When my church has its healing service at the end of the month, we sing a song as each person comes up for anointing of oil and laying on of hands. We sing:
"I will cast all my cares upon you
I lay all my burdens down at your feet
And anytime that I don't know what to do
I will cast all my cares upon you."
And then the song stays in my head for at least a week or two. It's got a sappy, mournful but sweet melody, and on some level, I hate it. My parents are classical musicians, so the praise music tradition will never be easy for me, I confess.
This week, I've been glad to have that song in my head, as my friend had her brain surgery (all seems to have gone well--hurrah!).

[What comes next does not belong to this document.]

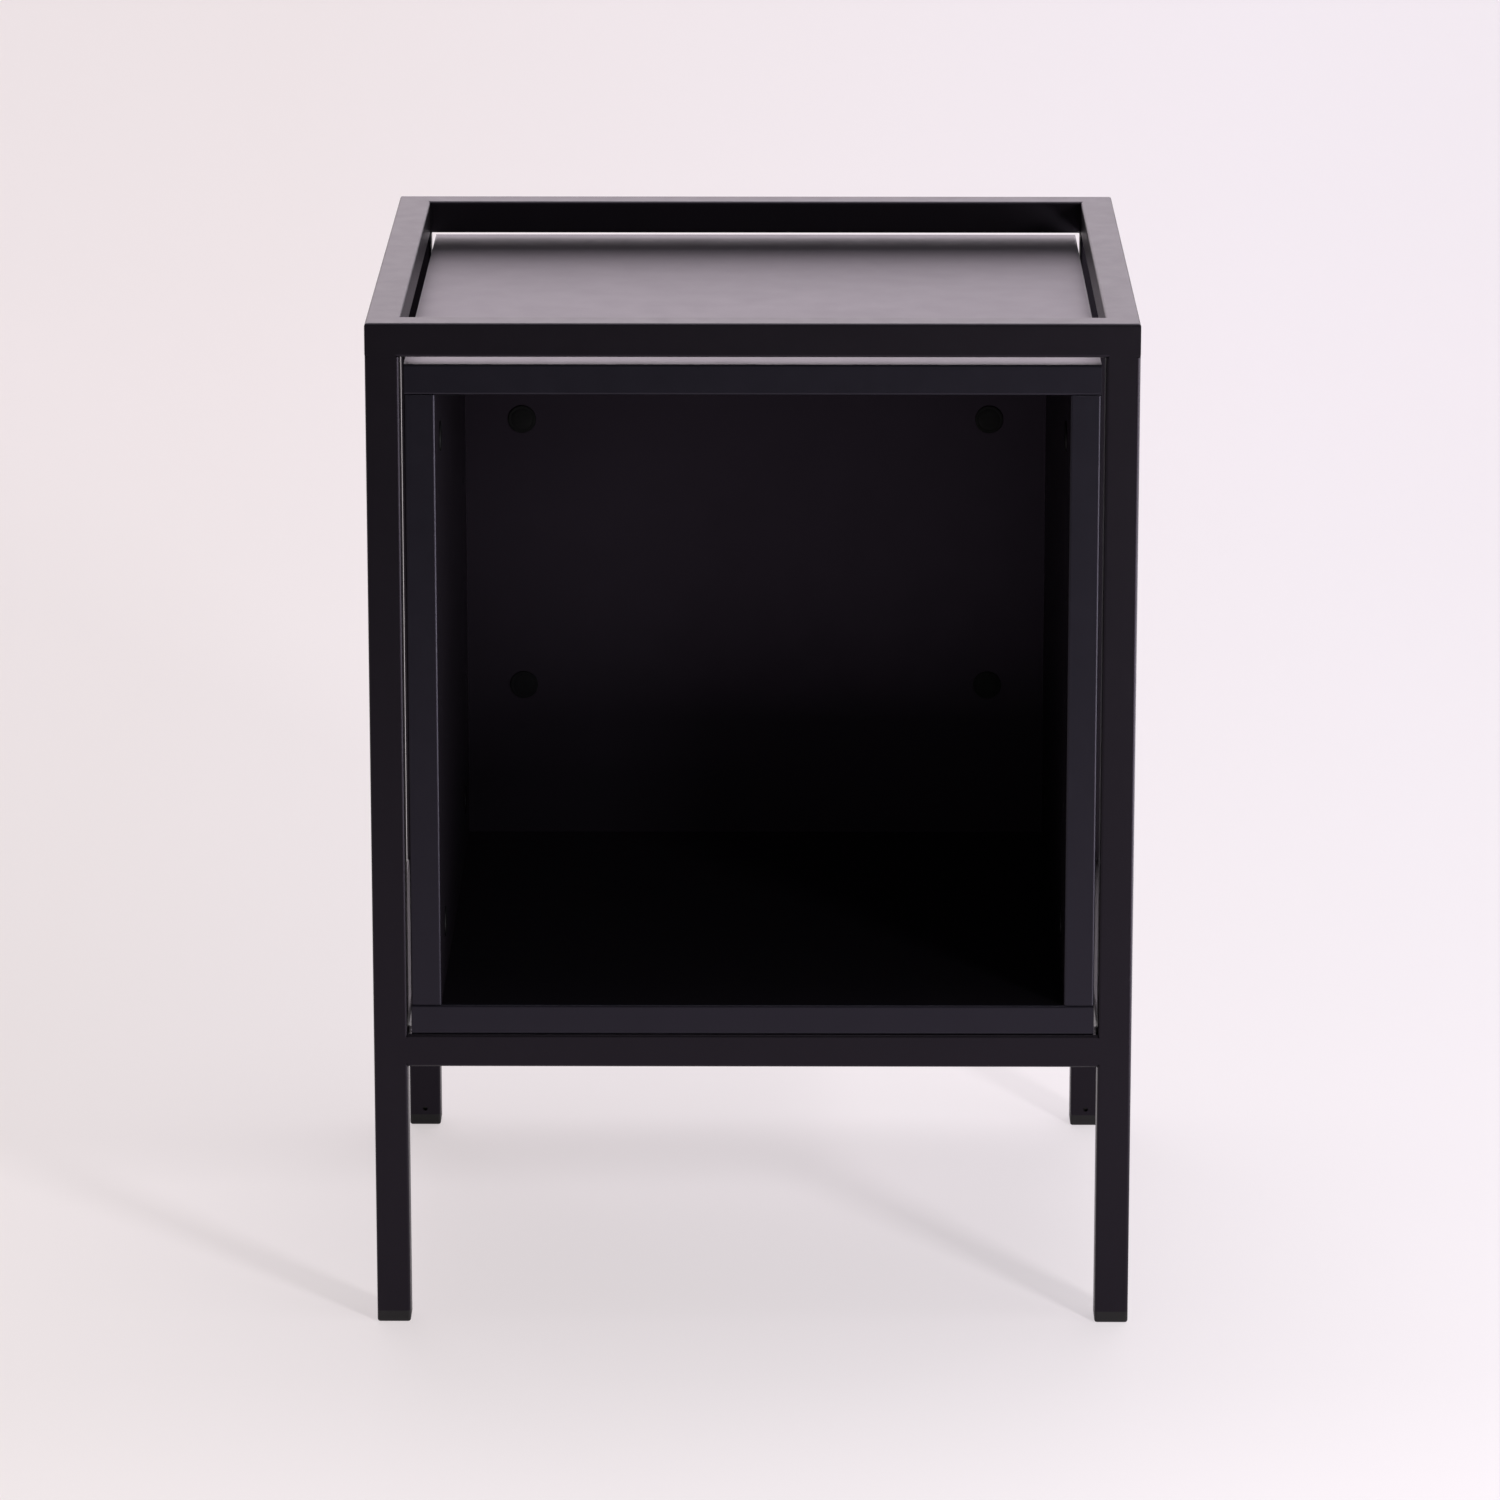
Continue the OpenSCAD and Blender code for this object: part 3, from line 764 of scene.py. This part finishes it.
def screw_shape(shank, reach, radius, height):
    """A button-head screw about Z, from its tip at -reach to the top of its head, with a
    six-sided socket. The head is a dome: its height falls off with the square of the distance
    from the axis. The socket is a ring of six flats. Where not said otherwise, the shares are
    of the head's radius and height."""
    steps = 48
    flat_top, socket_corner, socket_floor, edge_height = 0.62, 0.5, 0.35, 0.25
    a = np.arange(steps) / steps * 2 * pi
    hexagon = socket_corner * radius * np.cos(pi / 6) / np.cos((a % (pi / 3)) - pi / 6)
    socket = np.stack([hexagon * np.cos(a), hexagon * np.sin(a)], -1)
    out = np.linspace(1, flat_top, 7)
    dome = (1 - out ** 2) / (1 - flat_top ** 2)
    tip = 0.6 * shank
    rings = [circle_ring(r, steps) for r in (tip, shank, shank, radius)]
    rings += [circle_ring(radius * s, steps) for s in out]
    heights = [-reach, shank - reach, 0.0, 0.0]
    heights += list(height * (edge_height + (1 - edge_height) * dome))
    rings += [socket, socket]
    heights += [height, height * socket_floor]
    return solid_loft(lofted(rings, heights))


class CASE_OT_screws(bpy.types.Operator):
    """Builds the case screws, whose heads bear on the inside of the lower rails' upper walls"""

    bl_idname = "display_case.screws"
    bl_label = "Case screws"

    def execute(self, context):
        steel, case = context.scene.case_frame, context.scene.case_body
        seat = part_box("low_rail_front")[1].z - steel.wall
        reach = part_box("case_screws")[1].z - seat
        screw = screw_shape(case.screw_radius, reach, case.head_radius, case.head_height)
        parts = [placed(screw, RIGHT, FRONT, DOWN, (x, y, seat))
                 for rail in ("low_rail_front", "low_rail_back") for x, y in screw_places(rail)]
        add_piece("case_screw_set", join(parts), "bolt_steel", "case_screws")
        return {"FINISHED"}


class CASE_OT_fittings(bpy.types.Operator):
    """Gives the hidden cam locks, bolts and dowels their finishes"""

    bl_idname = "display_case.fittings"
    bl_label = "Inner fittings"

    def execute(self, context):
        finish_node("cam_locks", "cam_metal")
        finish_node("cam_bolts", "bolt_steel")
        finish_node("dowels", "dowel_wood")
        return {"FINISHED"}


# ---- Stage ----

def backdrop_sheet(width, front, back, bend, height):
    """A floor that turns up into a wall. Its profile runs back along the floor, round a quarter
    circle of radius bend, and up, and it is carried across the width."""
    a = np.linspace(0, pi / 2, 17)
    profile = np.concatenate([[[front, 0]],
                              np.stack([back - bend + bend * np.sin(a), bend - bend * np.cos(a)], -1),
                              [[back, height]]])
    x = np.array([-width / 2, width / 2])
    points = np.concatenate([np.broadcast_to(x[None, :, None], (len(profile), 2, 1)),
                             np.broadcast_to(profile[:, None, :], (len(profile), 2, 2))], -1)
    k = np.arange(len(profile) - 1) * 2
    faces = np.stack([k, k + 1, k + 3, k + 2], -1).tolist()
    return points.reshape(-1, 3), faces


def add_lamp(name, place, target, size, power, tint=(1, 1, 1)):
    """A soft lamp of the given width and height at place, turned to target."""
    lamp = bpy.data.lights.new(name, "AREA")
    lamp.shape, lamp.energy, lamp.color = "RECTANGLE", power, tint
    lamp.size, lamp.size_y = size
    holder = bpy.data.objects.new(name, lamp)
    holder.location = place
    holder.rotation_euler = (Vector(target) - Vector(place)).to_track_quat("-Z", "Y").to_euler()
    bpy.context.scene.collection.objects.link(holder)
    return holder


def add_paper(scene, stage):
    """The floor and backdrop: one sheet of pale paper."""
    points, faces = backdrop_sheet(stage.paper_width, -stage.front, stage.backdrop, stage.bend,
                                   stage.paper_height)
    mesh = bpy.data.meshes.new("backdrop")
    mesh.from_pydata(points.tolist(), [], faces)
    mesh.shade_smooth()
    sheet = bpy.data.objects.new("backdrop", mesh)
    scene.collection.objects.link(sheet)
    paper = Finish("backdrop_paper", stage.floor_colour, 0.9)
    paper.vary_colour(paper.noise(0.4), 0.985, 1.01)
    paper.bump(paper.noise(0.002), 0.00002)
    # The glow carries painted light: painted shade to the left, painted light to the right and ahead of
    # the case
    paper.lift(stage.lift, stage.glow_left_painted_shade, stage.glow_right_painted_light, stage.front_glow_painted_light)
    mesh.materials.append(paper.material)


def light_room(scene, stage):
    """The room's own faint light."""
    world = bpy.data.worlds.new("room")
    world.use_nodes = True
    background = world.node_tree.nodes["Background"]
    background.inputs["Color"].default_value = (*stage.world_colour, 1)
    background.inputs["Strength"].default_value = stage.world_light
    scene.world = world


def add_lamps():
    """A softbox overhead, a small key that draws the legs' shadows, a panel at the right, a card on
    the floor that the upright edges mirror, and a panel behind that the tray mirrors."""
    add_lamp("overhead_softbox", place=(0.2, 0.6, 3.4), target=(0, 0.3, 0), size=(2.2, 2.2), power=66)
    key = add_lamp("key_softbox", place=(1.48, -2.25, 1.24), target=(0, 0, 0.2), size=(0.32, 0.32),
                   power=56)
    key.visible_glossy = False
    add_lamp("side_panel", place=(2.6, -1.3, 0.75), target=(0, 0, 0.35), size=(1.8, 1.4), power=25)
    add_lamp("low_card", place=(1.75, -0.7, 0.02), target=(1.75, -0.7, 2), size=(1.9, 2.6), power=130)
    add_lamp("back_panel", place=(0, 3.9, 2.2), target=(0, 0, 0.9), size=(5.0, 2.4), power=75,
             tint=(1, 0.88, 0.975))


def add_camera(scene, stage):
    """The camera, at the front and a little above the case."""
    camera = bpy.data.cameras.new("camera")
    camera.lens, camera.sensor_width = stage.camera_lens, 36
    holder = bpy.data.objects.new("camera", camera)
    holder.location, holder.rotation_euler = stage.camera_place, stage.camera_turn
    scene.collection.objects.link(holder)
    scene.camera = holder
    scene.view_settings.view_transform = "Standard"


class CASE_OT_stage(bpy.types.Operator):
    """Builds the floor and backdrop, the lights and the camera"""

    bl_idname = "display_case.stage"
    bl_label = "Stage"

    def execute(self, context):
        scene = context.scene
        add_paper(scene, scene.case_stage)
        light_room(scene, scene.case_stage)
        add_lamps()
        add_camera(scene, scene.case_stage)
        return {"FINISHED"}


# ---- Add-on ----

STEPS = (CASE_OT_posts, CASE_OT_rails, CASE_OT_welds, CASE_OT_feet, CASE_OT_boards,
         CASE_OT_front_bands, CASE_OT_covers, CASE_OT_screws, CASE_OT_fittings, CASE_OT_stage)
SETTINGS = {"case_frame": FrameSettings, "case_body": CaseSettings, "case_stage": StageSettings}


class CASE_PT_panel(bpy.types.Panel):
    """Lists the settings and the steps that build the display case"""

    bl_idname = "CASE_PT_panel"
    bl_label = "Display Case"
    bl_space_type = "VIEW_3D"
    bl_region_type = "UI"
    bl_category = "Display Case"

    def draw(self, context):
        for group, kind in SETTINGS.items():
            box = self.layout.box()
            box.label(text=kind.__doc__)
            for name in kind.__annotations__:
                box.prop(getattr(context.scene, group), name)
        for step in STEPS:
            self.layout.operator(step.bl_idname)


def register():
    """Registers the settings, the steps and the panel."""
    for kind in (*SETTINGS.values(), *STEPS, CASE_PT_panel):
        bpy.utils.register_class(kind)
    for group, kind in SETTINGS.items():
        setattr(bpy.types.Scene, group, PointerProperty(type=kind))


def unregister():
    """Takes away what register added."""
    for group in SETTINGS:
        delattr(bpy.types.Scene, group)
    for kind in (CASE_PT_panel, *reversed(STEPS), *SETTINGS.values()):
        bpy.utils.unregister_class(kind)


def main():
    """Builds the whole case and its stage."""
    register()
    for step in STEPS:
        area, action = step.bl_idname.split(".")
        getattr(getattr(bpy.ops, area), action)()


if __name__ == "__main__":
    main()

So often, I want to think that I can solve everything. And many situations give me the illusion that I can. Not so when a friend has brain surgery. All I can do is pray.
Several years ago, a colleague was having a difficult time with bladder cancer. When I was wishing we could do more for him, one of my Christian colleagues said, "We'll pray for him."
I said, "I guess that's all we can do."
She was quick to correct me: "It's the most important thing we can do."
I don't know why prayer feels so passive to me, especially in situations like mine this week, where I can't go in and do the brain surgery. It's good to have a song, even one with a sappy melody, that reminds me that I've got a God who would like to shoulder my burdens and who can accept all my cares.